4 Make rewards as similar as possible to the task.

– so endogenous rewards , for eg giving kids books, trips etc that deal with the task and thereby reduce the gap between what kids are doing and what they are getting for it.

5 Give people as much choice as possible about how rewards are used

- They can participate in the evaluation process of what has been done and how and to whom rewards should be given. Care should be taken that rewards remain something ' by the way ' , not salient and given without a fuss.

6 Try to immunize individuals against the motivation-killing effects of rewards

- By focusing and emphasizing the intrinsic value of what is being done.

I would add -

Show people how to use self- determined rewards to help them achieve their goals or keep on task.

Show people that many tasks may not be intrinsically rewarding but are more valued when done in an autonomous way and the natural outcomes are desirable.

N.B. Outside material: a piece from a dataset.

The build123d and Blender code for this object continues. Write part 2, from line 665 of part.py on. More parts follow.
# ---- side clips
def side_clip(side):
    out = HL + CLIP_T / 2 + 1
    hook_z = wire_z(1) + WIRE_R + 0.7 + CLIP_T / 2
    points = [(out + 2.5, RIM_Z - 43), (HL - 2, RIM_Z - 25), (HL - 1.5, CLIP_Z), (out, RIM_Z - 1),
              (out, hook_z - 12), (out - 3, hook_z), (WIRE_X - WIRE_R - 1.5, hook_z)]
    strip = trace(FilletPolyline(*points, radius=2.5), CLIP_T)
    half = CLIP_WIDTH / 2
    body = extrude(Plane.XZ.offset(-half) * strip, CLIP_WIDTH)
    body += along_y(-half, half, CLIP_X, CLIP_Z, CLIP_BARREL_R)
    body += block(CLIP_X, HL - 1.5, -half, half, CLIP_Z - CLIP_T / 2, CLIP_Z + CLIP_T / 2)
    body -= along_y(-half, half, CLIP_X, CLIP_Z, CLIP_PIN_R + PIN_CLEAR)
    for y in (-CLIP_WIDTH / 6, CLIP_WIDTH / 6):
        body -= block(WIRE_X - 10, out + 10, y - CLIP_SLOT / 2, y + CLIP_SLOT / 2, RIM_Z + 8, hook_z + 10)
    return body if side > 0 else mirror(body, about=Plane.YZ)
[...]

Focus less on motivation , but more on autonomy, competence and relatedness.


1 comment:

  1. The idea that there is an intrinsic motivation lurking inside us all and that if we have the skills to do well, we will do well seems undeniably fundamentally invalid. Without getting into questions such as, “what does it mean to do well?” or “Is your ‘well’ my ‘well’?”- let’s look at this from some very straight forward examples:
    If Billy can read Billy will read the book.
    Billy can read the book
    Now do all of the Billy’s out there always read the books you ask them to? Of course not. And the Ross Greene follower would say well Billy has some other skill deficits that are getting in his way and once these are addressed then he truly can read the book and then will.
    Listen, I was “a Billy”, I could read and complete all of my homework just fine. However, I chose not to! I wanted to play video games instead. So that’s what I did. Why? Because my parents were afraid that if they confronted me (and because they learned this through my prior responses) I would explode.
    I’m not surprised that CPS is catching on like wildfire. After all, it’s the path of least resistance and that’s really what Human Beings desire. It causes less crises in the forefront and allows parents to except that this child has a form of disease that we must live with and this gives them a sense of peace and closure.
    Human Nature is not to do well simply because skill deficits are fulfilled. If this were the case we’d never see stories about the so many individuals that rise up from poverty and no education to success.